--- start Material ---

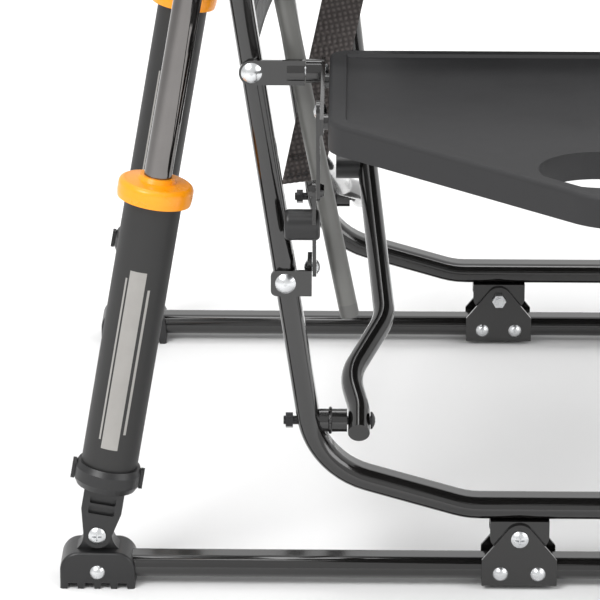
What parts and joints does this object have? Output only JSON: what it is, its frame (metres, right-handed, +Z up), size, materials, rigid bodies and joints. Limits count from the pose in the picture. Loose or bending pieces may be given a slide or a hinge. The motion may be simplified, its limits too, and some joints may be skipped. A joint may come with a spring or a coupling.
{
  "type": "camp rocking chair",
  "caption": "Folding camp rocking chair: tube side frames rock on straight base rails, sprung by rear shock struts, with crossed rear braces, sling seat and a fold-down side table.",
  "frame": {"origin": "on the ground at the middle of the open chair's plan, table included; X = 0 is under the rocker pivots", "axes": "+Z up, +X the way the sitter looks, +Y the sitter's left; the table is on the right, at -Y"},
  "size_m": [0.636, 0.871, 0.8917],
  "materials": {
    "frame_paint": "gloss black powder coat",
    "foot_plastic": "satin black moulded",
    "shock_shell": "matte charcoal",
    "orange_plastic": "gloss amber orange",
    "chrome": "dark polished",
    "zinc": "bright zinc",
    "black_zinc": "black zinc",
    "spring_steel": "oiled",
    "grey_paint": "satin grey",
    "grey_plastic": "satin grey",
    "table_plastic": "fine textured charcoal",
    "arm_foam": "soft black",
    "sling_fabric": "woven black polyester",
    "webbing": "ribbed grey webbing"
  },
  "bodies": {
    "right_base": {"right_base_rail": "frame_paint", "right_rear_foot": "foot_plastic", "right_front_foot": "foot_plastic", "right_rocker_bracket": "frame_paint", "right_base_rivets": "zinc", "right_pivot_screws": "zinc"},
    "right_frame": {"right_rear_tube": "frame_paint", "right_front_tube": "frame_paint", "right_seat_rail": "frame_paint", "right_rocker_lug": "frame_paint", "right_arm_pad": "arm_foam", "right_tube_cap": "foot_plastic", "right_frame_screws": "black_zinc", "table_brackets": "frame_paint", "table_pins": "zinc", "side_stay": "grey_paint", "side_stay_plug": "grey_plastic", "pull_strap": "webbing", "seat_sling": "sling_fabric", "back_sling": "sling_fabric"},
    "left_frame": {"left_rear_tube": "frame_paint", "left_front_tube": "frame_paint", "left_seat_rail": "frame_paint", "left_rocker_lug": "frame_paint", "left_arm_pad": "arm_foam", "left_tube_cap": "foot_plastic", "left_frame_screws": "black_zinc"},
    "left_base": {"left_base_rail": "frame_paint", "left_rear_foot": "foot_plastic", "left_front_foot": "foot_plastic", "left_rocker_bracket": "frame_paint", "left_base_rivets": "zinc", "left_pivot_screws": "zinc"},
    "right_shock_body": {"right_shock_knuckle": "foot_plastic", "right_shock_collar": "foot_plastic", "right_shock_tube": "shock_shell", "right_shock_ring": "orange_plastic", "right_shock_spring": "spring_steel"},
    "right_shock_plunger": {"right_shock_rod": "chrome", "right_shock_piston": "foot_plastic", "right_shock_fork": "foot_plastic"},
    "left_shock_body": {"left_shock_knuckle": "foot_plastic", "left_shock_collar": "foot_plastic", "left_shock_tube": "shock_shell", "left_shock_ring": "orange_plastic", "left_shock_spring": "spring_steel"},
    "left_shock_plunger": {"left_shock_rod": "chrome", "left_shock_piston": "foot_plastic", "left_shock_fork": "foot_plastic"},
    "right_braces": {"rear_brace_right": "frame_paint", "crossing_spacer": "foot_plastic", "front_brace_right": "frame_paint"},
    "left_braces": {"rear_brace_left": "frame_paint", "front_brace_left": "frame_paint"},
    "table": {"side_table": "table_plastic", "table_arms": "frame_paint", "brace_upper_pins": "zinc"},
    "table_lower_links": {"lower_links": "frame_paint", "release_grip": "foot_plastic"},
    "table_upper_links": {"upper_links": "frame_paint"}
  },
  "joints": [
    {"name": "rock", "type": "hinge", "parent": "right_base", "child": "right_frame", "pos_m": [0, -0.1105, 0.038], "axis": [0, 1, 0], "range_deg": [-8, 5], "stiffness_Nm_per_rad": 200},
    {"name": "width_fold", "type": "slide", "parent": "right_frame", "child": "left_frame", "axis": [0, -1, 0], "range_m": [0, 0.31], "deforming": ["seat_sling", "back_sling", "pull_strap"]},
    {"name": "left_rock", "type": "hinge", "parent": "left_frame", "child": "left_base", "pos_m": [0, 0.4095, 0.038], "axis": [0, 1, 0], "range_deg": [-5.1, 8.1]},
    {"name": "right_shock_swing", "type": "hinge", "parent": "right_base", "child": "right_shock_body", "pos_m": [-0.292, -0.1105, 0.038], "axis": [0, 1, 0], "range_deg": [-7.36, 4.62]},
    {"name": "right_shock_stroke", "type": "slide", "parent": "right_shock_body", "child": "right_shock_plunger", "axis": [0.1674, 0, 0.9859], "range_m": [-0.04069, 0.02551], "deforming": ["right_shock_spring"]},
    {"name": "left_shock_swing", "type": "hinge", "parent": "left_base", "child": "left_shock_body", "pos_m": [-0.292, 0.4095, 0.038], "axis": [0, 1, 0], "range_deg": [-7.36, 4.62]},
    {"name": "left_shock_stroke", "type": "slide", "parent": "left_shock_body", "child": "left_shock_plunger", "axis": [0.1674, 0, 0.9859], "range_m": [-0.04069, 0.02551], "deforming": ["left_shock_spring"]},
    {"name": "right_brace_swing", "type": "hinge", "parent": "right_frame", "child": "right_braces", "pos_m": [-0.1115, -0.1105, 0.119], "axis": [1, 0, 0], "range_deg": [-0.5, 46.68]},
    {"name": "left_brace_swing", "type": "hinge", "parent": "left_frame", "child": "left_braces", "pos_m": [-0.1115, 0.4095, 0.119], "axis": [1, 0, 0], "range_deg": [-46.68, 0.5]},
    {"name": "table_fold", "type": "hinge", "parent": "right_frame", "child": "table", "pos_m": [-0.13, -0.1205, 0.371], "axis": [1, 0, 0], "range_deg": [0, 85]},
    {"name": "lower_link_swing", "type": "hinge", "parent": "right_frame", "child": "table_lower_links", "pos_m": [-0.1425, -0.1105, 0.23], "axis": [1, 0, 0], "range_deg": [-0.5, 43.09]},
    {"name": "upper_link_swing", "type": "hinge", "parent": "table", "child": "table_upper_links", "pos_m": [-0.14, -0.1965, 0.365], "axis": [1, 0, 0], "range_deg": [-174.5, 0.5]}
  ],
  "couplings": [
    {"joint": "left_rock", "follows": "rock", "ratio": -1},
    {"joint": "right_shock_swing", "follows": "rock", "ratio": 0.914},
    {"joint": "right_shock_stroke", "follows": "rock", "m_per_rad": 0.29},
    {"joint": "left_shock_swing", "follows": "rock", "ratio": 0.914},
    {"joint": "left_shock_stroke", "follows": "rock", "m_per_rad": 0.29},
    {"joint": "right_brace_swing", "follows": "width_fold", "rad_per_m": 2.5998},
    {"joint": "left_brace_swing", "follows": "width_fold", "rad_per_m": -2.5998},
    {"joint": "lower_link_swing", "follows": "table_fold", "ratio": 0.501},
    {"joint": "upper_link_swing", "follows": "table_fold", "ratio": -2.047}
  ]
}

--- end Material ---

# Aim of the task:
Word for word, quote all of the data above.

# Reply:
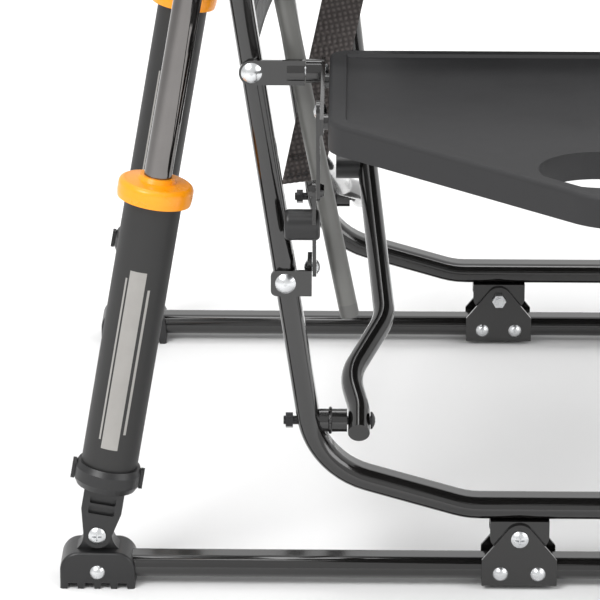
What parts and joints does this object have? Output only JSON: what it is, its frame (metres, right-handed, +Z up), size, materials, rigid bodies and joints. Limits count from the pose in the picture. Loose or bending pieces may be given a slide or a hinge. The motion may be simplified, its limits too, and some joints may be skipped. A joint may come with a spring or a coupling.
{
  "type": "camp rocking chair",
  "caption": "Folding camp rocking chair: tube side frames rock on straight base rails, sprung by rear shock struts, with crossed rear braces, sling seat and a fold-down side table.",
  "frame": {"origin": "on the ground at the middle of the open chair's plan, table included; X = 0 is under the rocker pivots", "axes": "+Z up, +X the way the sitter looks, +Y the sitter's left; the table is on the right, at -Y"},
  "size_m": [0.636, 0.871, 0.8917],
  "materials": {
    "frame_paint": "gloss black powder coat",
    "foot_plastic": "satin black moulded",
    "shock_shell": "matte charcoal",
    "orange_plastic": "gloss amber orange",
    "chrome": "dark polished",
    "zinc": "bright zinc",
    "black_zinc": "black zinc",
    "spring_steel": "oiled",
    "grey_paint": "satin grey",
    "grey_plastic": "satin grey",
    "table_plastic": "fine textured charcoal",
    "arm_foam": "soft black",
    "sling_fabric": "woven black polyester",
    "webbing": "ribbed grey webbing"
  },
  "bodies": {
    "right_base": {"right_base_rail": "frame_paint", "right_rear_foot": "foot_plastic", "right_front_foot": "foot_plastic", "right_rocker_bracket": "frame_paint", "right_base_rivets": "zinc", "right_pivot_screws": "zinc"},
    "right_frame": {"right_rear_tube": "frame_paint", "right_front_tube": "frame_paint", "right_seat_rail": "frame_paint", "right_rocker_lug": "frame_paint", "right_arm_pad": "arm_foam", "right_tube_cap": "foot_plastic", "right_frame_screws": "black_zinc", "table_brackets": "frame_paint", "table_pins": "zinc", "side_stay": "grey_paint", "side_stay_plug": "grey_plastic", "pull_strap": "webbing", "seat_sling": "sling_fabric", "back_sling": "sling_fabric"},
    "left_frame": {"left_rear_tube": "frame_paint", "left_front_tube": "frame_paint", "left_seat_rail": "frame_paint", "left_rocker_lug": "frame_paint", "left_arm_pad": "arm_foam", "left_tube_cap": "foot_plastic", "left_frame_screws": "black_zinc"},
    "left_base": {"left_base_rail": "frame_paint", "left_rear_foot": "foot_plastic", "left_front_foot": "foot_plastic", "left_rocker_bracket": "frame_paint", "left_base_rivets": "zinc", "left_pivot_screws": "zinc"},
    "right_shock_body": {"right_shock_knuckle": "foot_plastic", "right_shock_collar": "foot_plastic", "right_shock_tube": "shock_shell", "right_shock_ring": "orange_plastic", "right_shock_spring": "spring_steel"},
    "right_shock_plunger": {"right_shock_rod": "chrome", "right_shock_piston": "foot_plastic", "right_shock_fork": "foot_plastic"},
    "left_shock_body": {"left_shock_knuckle": "foot_plastic", "left_shock_collar": "foot_plastic", "left_shock_tube": "shock_shell", "left_shock_ring": "orange_plastic", "left_shock_spring": "spring_steel"},
    "left_shock_plunger": {"left_shock_rod": "chrome", "left_shock_piston": "foot_plastic", "left_shock_fork": "foot_plastic"},
    "right_braces": {"rear_brace_right": "frame_paint", "crossing_spacer": "foot_plastic", "front_brace_right": "frame_paint"},
    "left_braces": {"rear_brace_left": "frame_paint", "front_brace_left": "frame_paint"},
    "table": {"side_table": "table_plastic", "table_arms": "frame_paint", "brace_upper_pins": "zinc"},
    "table_lower_links": {"lower_links": "frame_paint", "release_grip": "foot_plastic"},
    "table_upper_links": {"upper_links": "frame_paint"}
  },
  "joints": [
    {"name": "rock", "type": "hinge", "parent": "right_base", "child": "right_frame", "pos_m": [0, -0.1105, 0.038], "axis": [0, 1, 0], "range_deg": [-8, 5], "stiffness_Nm_per_rad": 200},
    {"name": "width_fold", "type": "slide", "parent": "right_frame", "child": "left_frame", "axis": [0, -1, 0], "range_m": [0, 0.31], "deforming": ["seat_sling", "back_sling", "pull_strap"]},
    {"name": "left_rock", "type": "hinge", "parent": "left_frame", "child": "left_base", "pos_m": [0, 0.4095, 0.038], "axis": [0, 1, 0], "range_deg": [-5.1, 8.1]},
    {"name": "right_shock_swing", "type": "hinge", "parent": "right_base", "child": "right_shock_body", "pos_m": [-0.292, -0.1105, 0.038], "axis": [0, 1, 0], "range_deg": [-7.36, 4.62]},
    {"name": "right_shock_stroke", "type": "slide", "parent": "right_shock_body", "child": "right_shock_plunger", "axis": [0.1674, 0, 0.9859], "range_m": [-0.04069, 0.02551], "deforming": ["right_shock_spring"]},
    {"name": "left_shock_swing", "type": "hinge", "parent": "left_base", "child": "left_shock_body", "pos_m": [-0.292, 0.4095, 0.038], "axis": [0, 1, 0], "range_deg": [-7.36, 4.62]},
    {"name": "left_shock_stroke", "type": "slide", "parent": "left_shock_body", "child": "left_shock_plunger", "axis": [0.1674, 0, 0.9859], "range_m": [-0.04069, 0.02551], "deforming": ["left_shock_spring"]},
    {"name": "right_brace_swing", "type": "hinge", "parent": "right_frame", "child": "right_braces", "pos_m": [-0.1115, -0.1105, 0.119], "axis": [1, 0, 0], "range_deg": [-0.5, 46.68]},
    {"name": "left_brace_swing", "type": "hinge", "parent": "left_frame", "child": "left_braces", "pos_m": [-0.1115, 0.4095, 0.119], "axis": [1, 0, 0], "range_deg": [-46.68, 0.5]},
    {"name": "table_fold", "type": "hinge", "parent": "right_frame", "child": "table", "pos_m": [-0.13, -0.1205, 0.371], "axis": [1, 0, 0], "range_deg": [0, 85]},
    {"name": "lower_link_swing", "type": "hinge", "parent": "right_frame", "child": "table_lower_links", "pos_m": [-0.1425, -0.1105, 0.23], "axis": [1, 0, 0], "range_deg": [-0.5, 43.09]},
    {"name": "upper_link_swing", "type": "hinge", "parent": "table", "child": "table_upper_links", "pos_m": [-0.14, -0.1965, 0.365], "axis": [1, 0, 0], "range_deg": [-174.5, 0.5]}
  ],
  "couplings": [
    {"joint": "left_rock", "follows": "rock", "ratio": -1},
    {"joint": "right_shock_swing", "follows": "rock", "ratio": 0.914},
    {"joint": "right_shock_stroke", "follows": "rock", "m_per_rad": 0.29},
    {"joint": "left_shock_swing", "follows": "rock", "ratio": 0.914},
    {"joint": "left_shock_stroke", "follows": "rock", "m_per_rad": 0.29},
    {"joint": "right_brace_swing", "follows": "width_fold", "rad_per_m": 2.5998},
    {"joint": "left_brace_swing", "follows": "width_fold", "rad_per_m": -2.5998},
    {"joint": "lower_link_swing", "follows": "table_fold", "ratio": 0.501},
    {"joint": "upper_link_swing", "follows": "table_fold", "ratio": -2.047}
  ]
}